RECORDS FOR THIS EXERCISE:
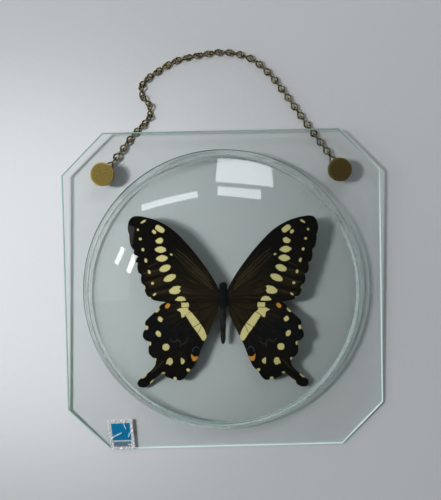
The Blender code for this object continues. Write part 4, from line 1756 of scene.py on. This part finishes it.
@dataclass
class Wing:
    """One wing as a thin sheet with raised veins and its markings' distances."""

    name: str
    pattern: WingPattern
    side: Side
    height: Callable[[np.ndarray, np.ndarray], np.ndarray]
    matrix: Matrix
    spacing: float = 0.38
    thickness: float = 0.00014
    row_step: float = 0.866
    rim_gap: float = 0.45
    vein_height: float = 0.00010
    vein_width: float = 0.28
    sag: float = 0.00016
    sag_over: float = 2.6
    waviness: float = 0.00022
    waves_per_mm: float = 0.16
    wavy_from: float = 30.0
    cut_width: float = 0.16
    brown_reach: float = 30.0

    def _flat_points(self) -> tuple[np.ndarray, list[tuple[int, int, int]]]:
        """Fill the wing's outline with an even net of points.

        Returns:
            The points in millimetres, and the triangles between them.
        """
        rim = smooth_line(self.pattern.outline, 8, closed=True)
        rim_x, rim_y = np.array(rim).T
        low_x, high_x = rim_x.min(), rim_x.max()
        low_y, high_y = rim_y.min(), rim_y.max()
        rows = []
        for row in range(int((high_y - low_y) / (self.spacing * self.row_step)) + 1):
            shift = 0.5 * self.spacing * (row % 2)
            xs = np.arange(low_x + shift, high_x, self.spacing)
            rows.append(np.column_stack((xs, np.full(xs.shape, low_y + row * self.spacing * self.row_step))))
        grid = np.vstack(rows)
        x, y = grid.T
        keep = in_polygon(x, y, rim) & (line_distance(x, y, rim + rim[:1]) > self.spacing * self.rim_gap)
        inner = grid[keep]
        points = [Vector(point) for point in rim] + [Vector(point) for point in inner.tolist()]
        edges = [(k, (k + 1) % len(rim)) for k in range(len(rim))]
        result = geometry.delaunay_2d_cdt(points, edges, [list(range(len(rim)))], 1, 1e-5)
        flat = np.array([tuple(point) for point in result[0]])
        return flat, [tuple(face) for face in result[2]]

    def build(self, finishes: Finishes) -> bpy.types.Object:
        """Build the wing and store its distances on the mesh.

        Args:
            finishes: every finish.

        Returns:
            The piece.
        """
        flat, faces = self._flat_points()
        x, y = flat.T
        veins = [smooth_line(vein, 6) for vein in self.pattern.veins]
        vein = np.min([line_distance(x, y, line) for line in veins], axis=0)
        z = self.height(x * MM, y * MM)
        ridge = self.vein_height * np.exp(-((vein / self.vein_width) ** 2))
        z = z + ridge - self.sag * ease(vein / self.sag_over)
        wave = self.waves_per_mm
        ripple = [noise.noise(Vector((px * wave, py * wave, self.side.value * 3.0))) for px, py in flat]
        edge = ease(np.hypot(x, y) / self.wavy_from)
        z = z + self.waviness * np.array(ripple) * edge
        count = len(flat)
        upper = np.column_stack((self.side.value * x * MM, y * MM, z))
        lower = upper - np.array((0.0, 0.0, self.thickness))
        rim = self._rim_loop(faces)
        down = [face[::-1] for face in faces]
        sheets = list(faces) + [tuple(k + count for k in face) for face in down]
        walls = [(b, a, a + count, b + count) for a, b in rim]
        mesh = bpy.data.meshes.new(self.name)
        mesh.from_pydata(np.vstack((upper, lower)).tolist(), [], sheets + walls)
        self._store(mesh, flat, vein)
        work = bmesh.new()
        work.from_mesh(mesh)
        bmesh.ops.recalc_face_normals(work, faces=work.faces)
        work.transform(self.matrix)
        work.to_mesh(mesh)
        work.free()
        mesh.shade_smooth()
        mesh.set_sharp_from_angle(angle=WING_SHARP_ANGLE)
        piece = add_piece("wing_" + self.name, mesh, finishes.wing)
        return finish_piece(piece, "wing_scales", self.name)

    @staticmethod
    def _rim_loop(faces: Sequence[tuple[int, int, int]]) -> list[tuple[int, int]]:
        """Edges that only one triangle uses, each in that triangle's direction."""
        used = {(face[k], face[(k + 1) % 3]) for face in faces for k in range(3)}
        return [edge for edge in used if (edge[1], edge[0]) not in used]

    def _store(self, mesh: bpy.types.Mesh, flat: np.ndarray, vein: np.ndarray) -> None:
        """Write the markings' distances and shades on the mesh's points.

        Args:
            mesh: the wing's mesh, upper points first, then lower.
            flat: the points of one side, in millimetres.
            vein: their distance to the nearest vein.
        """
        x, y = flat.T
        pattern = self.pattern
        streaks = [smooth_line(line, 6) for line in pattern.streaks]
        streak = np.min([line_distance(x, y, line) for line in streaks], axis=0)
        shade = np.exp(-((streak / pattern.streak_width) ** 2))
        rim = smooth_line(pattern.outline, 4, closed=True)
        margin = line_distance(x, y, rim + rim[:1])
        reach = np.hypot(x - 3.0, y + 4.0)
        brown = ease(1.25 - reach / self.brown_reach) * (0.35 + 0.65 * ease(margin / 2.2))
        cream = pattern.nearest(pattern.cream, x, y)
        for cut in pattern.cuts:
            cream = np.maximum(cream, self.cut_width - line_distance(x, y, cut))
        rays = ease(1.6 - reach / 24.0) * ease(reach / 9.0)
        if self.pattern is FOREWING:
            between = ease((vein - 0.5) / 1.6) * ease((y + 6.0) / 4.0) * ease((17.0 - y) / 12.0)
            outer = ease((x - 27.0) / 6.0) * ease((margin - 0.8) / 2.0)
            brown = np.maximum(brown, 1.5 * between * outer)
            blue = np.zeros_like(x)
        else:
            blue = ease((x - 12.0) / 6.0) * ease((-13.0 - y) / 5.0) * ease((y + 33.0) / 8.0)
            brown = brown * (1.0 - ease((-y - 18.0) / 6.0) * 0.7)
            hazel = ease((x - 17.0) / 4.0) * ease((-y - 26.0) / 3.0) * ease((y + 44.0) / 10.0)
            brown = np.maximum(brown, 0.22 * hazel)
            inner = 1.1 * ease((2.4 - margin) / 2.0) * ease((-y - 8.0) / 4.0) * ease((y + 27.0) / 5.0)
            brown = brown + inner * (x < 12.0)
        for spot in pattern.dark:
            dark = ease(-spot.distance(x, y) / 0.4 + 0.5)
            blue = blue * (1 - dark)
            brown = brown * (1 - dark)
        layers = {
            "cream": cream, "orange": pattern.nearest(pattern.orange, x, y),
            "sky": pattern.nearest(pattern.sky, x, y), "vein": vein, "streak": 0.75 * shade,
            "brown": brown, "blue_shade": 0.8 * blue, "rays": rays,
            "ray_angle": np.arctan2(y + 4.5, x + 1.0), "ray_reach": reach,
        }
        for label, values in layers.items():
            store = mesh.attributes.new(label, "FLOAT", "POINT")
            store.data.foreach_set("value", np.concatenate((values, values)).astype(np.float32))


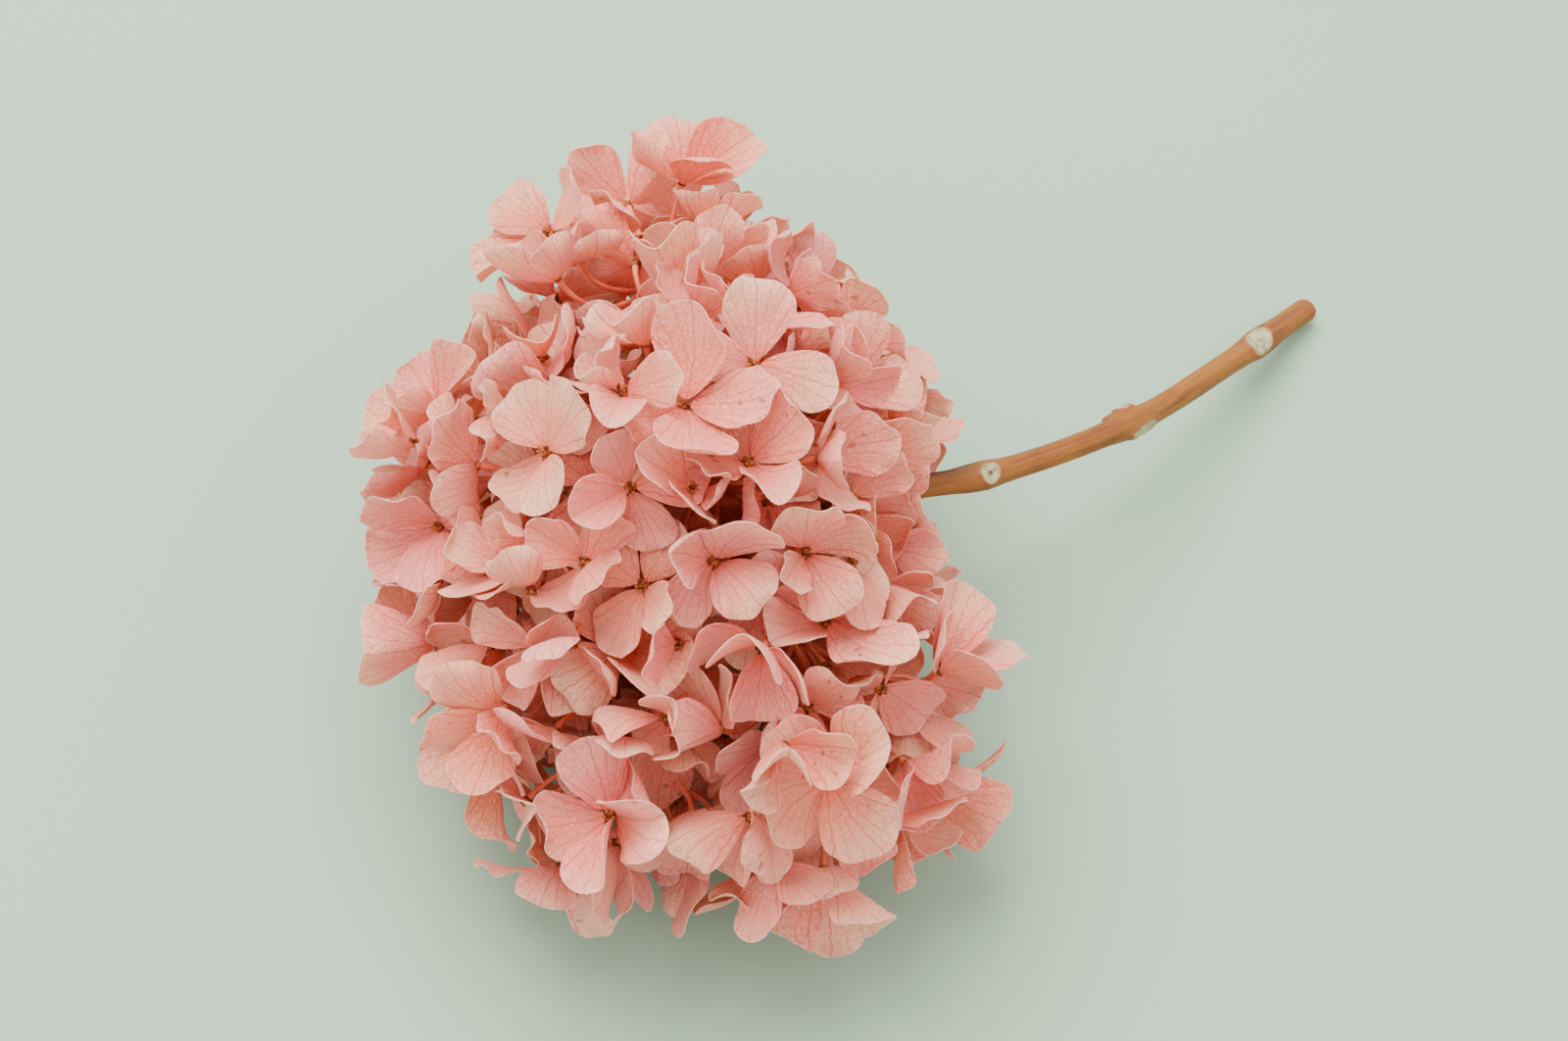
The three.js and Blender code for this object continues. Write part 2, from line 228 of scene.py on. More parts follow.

CHALLENGE:
Output the listing above word for word.

CORRECT RESULT:
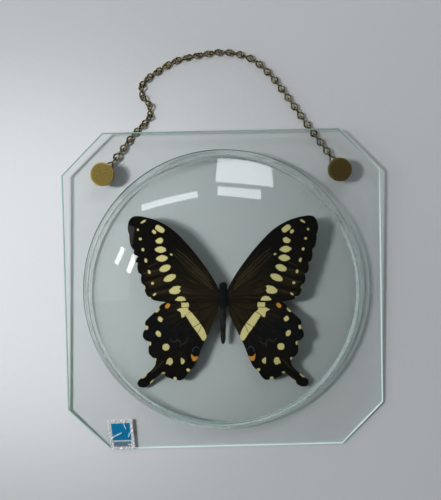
The Blender code for this object continues. Write part 4, from line 1756 of scene.py on. This part finishes it.
@dataclass
class Wing:
    """One wing as a thin sheet with raised veins and its markings' distances."""

    name: str
    pattern: WingPattern
    side: Side
    height: Callable[[np.ndarray, np.ndarray], np.ndarray]
    matrix: Matrix
    spacing: float = 0.38
    thickness: float = 0.00014
    row_step: float = 0.866
    rim_gap: float = 0.45
    vein_height: float = 0.00010
    vein_width: float = 0.28
    sag: float = 0.00016
    sag_over: float = 2.6
    waviness: float = 0.00022
    waves_per_mm: float = 0.16
    wavy_from: float = 30.0
    cut_width: float = 0.16
    brown_reach: float = 30.0

    def _flat_points(self) -> tuple[np.ndarray, list[tuple[int, int, int]]]:
        """Fill the wing's outline with an even net of points.

        Returns:
            The points in millimetres, and the triangles between them.
        """
        rim = smooth_line(self.pattern.outline, 8, closed=True)
        rim_x, rim_y = np.array(rim).T
        low_x, high_x = rim_x.min(), rim_x.max()
        low_y, high_y = rim_y.min(), rim_y.max()
        rows = []
        for row in range(int((high_y - low_y) / (self.spacing * self.row_step)) + 1):
            shift = 0.5 * self.spacing * (row % 2)
            xs = np.arange(low_x + shift, high_x, self.spacing)
            rows.append(np.column_stack((xs, np.full(xs.shape, low_y + row * self.spacing * self.row_step))))
        grid = np.vstack(rows)
        x, y = grid.T
        keep = in_polygon(x, y, rim) & (line_distance(x, y, rim + rim[:1]) > self.spacing * self.rim_gap)
        inner = grid[keep]
        points = [Vector(point) for point in rim] + [Vector(point) for point in inner.tolist()]
        edges = [(k, (k + 1) % len(rim)) for k in range(len(rim))]
        result = geometry.delaunay_2d_cdt(points, edges, [list(range(len(rim)))], 1, 1e-5)
        flat = np.array([tuple(point) for point in result[0]])
        return flat, [tuple(face) for face in result[2]]

    def build(self, finishes: Finishes) -> bpy.types.Object:
        """Build the wing and store its distances on the mesh.

        Args:
            finishes: every finish.

        Returns:
            The piece.
        """
        flat, faces = self._flat_points()
        x, y = flat.T
        veins = [smooth_line(vein, 6) for vein in self.pattern.veins]
        vein = np.min([line_distance(x, y, line) for line in veins], axis=0)
        z = self.height(x * MM, y * MM)
        ridge = self.vein_height * np.exp(-((vein / self.vein_width) ** 2))
        z = z + ridge - self.sag * ease(vein / self.sag_over)
        wave = self.waves_per_mm
        ripple = [noise.noise(Vector((px * wave, py * wave, self.side.value * 3.0))) for px, py in flat]
        edge = ease(np.hypot(x, y) / self.wavy_from)
        z = z + self.waviness * np.array(ripple) * edge
        count = len(flat)
        upper = np.column_stack((self.side.value * x * MM, y * MM, z))
        lower = upper - np.array((0.0, 0.0, self.thickness))
        rim = self._rim_loop(faces)
        down = [face[::-1] for face in faces]
        sheets = list(faces) + [tuple(k + count for k in face) for face in down]
        walls = [(b, a, a + count, b + count) for a, b in rim]
        mesh = bpy.data.meshes.new(self.name)
        mesh.from_pydata(np.vstack((upper, lower)).tolist(), [], sheets + walls)
        self._store(mesh, flat, vein)
        work = bmesh.new()
        work.from_mesh(mesh)
        bmesh.ops.recalc_face_normals(work, faces=work.faces)
        work.transform(self.matrix)
        work.to_mesh(mesh)
        work.free()
        mesh.shade_smooth()
        mesh.set_sharp_from_angle(angle=WING_SHARP_ANGLE)
        piece = add_piece("wing_" + self.name, mesh, finishes.wing)
        return finish_piece(piece, "wing_scales", self.name)

    @staticmethod
    def _rim_loop(faces: Sequence[tuple[int, int, int]]) -> list[tuple[int, int]]:
        """Edges that only one triangle uses, each in that triangle's direction."""
        used = {(face[k], face[(k + 1) % 3]) for face in faces for k in range(3)}
        return [edge for edge in used if (edge[1], edge[0]) not in used]

    def _store(self, mesh: bpy.types.Mesh, flat: np.ndarray, vein: np.ndarray) -> None:
        """Write the markings' distances and shades on the mesh's points.

        Args:
            mesh: the wing's mesh, upper points first, then lower.
            flat: the points of one side, in millimetres.
            vein: their distance to the nearest vein.
        """
        x, y = flat.T
        pattern = self.pattern
        streaks = [smooth_line(line, 6) for line in pattern.streaks]
        streak = np.min([line_distance(x, y, line) for line in streaks], axis=0)
        shade = np.exp(-((streak / pattern.streak_width) ** 2))
        rim = smooth_line(pattern.outline, 4, closed=True)
        margin = line_distance(x, y, rim + rim[:1])
        reach = np.hypot(x - 3.0, y + 4.0)
        brown = ease(1.25 - reach / self.brown_reach) * (0.35 + 0.65 * ease(margin / 2.2))
        cream = pattern.nearest(pattern.cream, x, y)
        for cut in pattern.cuts:
            cream = np.maximum(cream, self.cut_width - line_distance(x, y, cut))
        rays = ease(1.6 - reach / 24.0) * ease(reach / 9.0)
        if self.pattern is FOREWING:
            between = ease((vein - 0.5) / 1.6) * ease((y + 6.0) / 4.0) * ease((17.0 - y) / 12.0)
            outer = ease((x - 27.0) / 6.0) * ease((margin - 0.8) / 2.0)
            brown = np.maximum(brown, 1.5 * between * outer)
            blue = np.zeros_like(x)
        else:
            blue = ease((x - 12.0) / 6.0) * ease((-13.0 - y) / 5.0) * ease((y + 33.0) / 8.0)
            brown = brown * (1.0 - ease((-y - 18.0) / 6.0) * 0.7)
            hazel = ease((x - 17.0) / 4.0) * ease((-y - 26.0) / 3.0) * ease((y + 44.0) / 10.0)
            brown = np.maximum(brown, 0.22 * hazel)
            inner = 1.1 * ease((2.4 - margin) / 2.0) * ease((-y - 8.0) / 4.0) * ease((y + 27.0) / 5.0)
            brown = brown + inner * (x < 12.0)
        for spot in pattern.dark:
            dark = ease(-spot.distance(x, y) / 0.4 + 0.5)
            blue = blue * (1 - dark)
            brown = brown * (1 - dark)
        layers = {
            "cream": cream, "orange": pattern.nearest(pattern.orange, x, y),
            "sky": pattern.nearest(pattern.sky, x, y), "vein": vein, "streak": 0.75 * shade,
            "brown": brown, "blue_shade": 0.8 * blue, "rays": rays,
            "ray_angle": np.arctan2(y + 4.5, x + 1.0), "ray_reach": reach,
        }
        for label, values in layers.items():
            store = mesh.attributes.new(label, "FLOAT", "POINT")
            store.data.foreach_set("value", np.concatenate((values, values)).astype(np.float32))


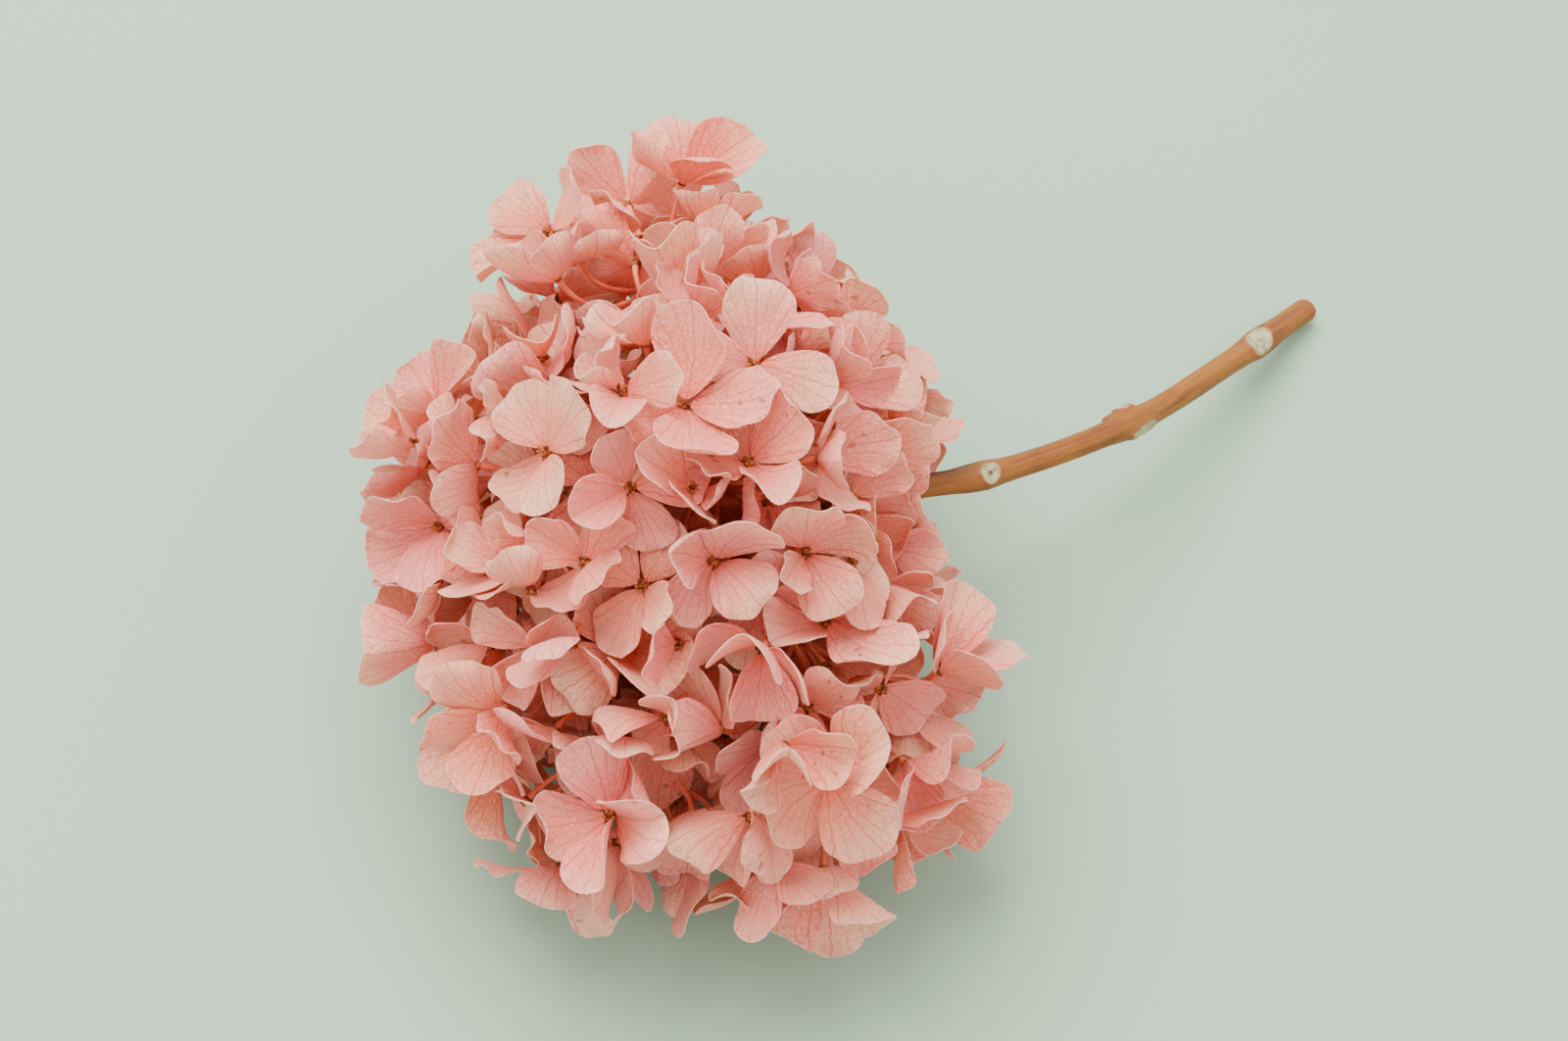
The three.js and Blender code for this object continues. Write part 2, from line 228 of scene.py on. More parts follow.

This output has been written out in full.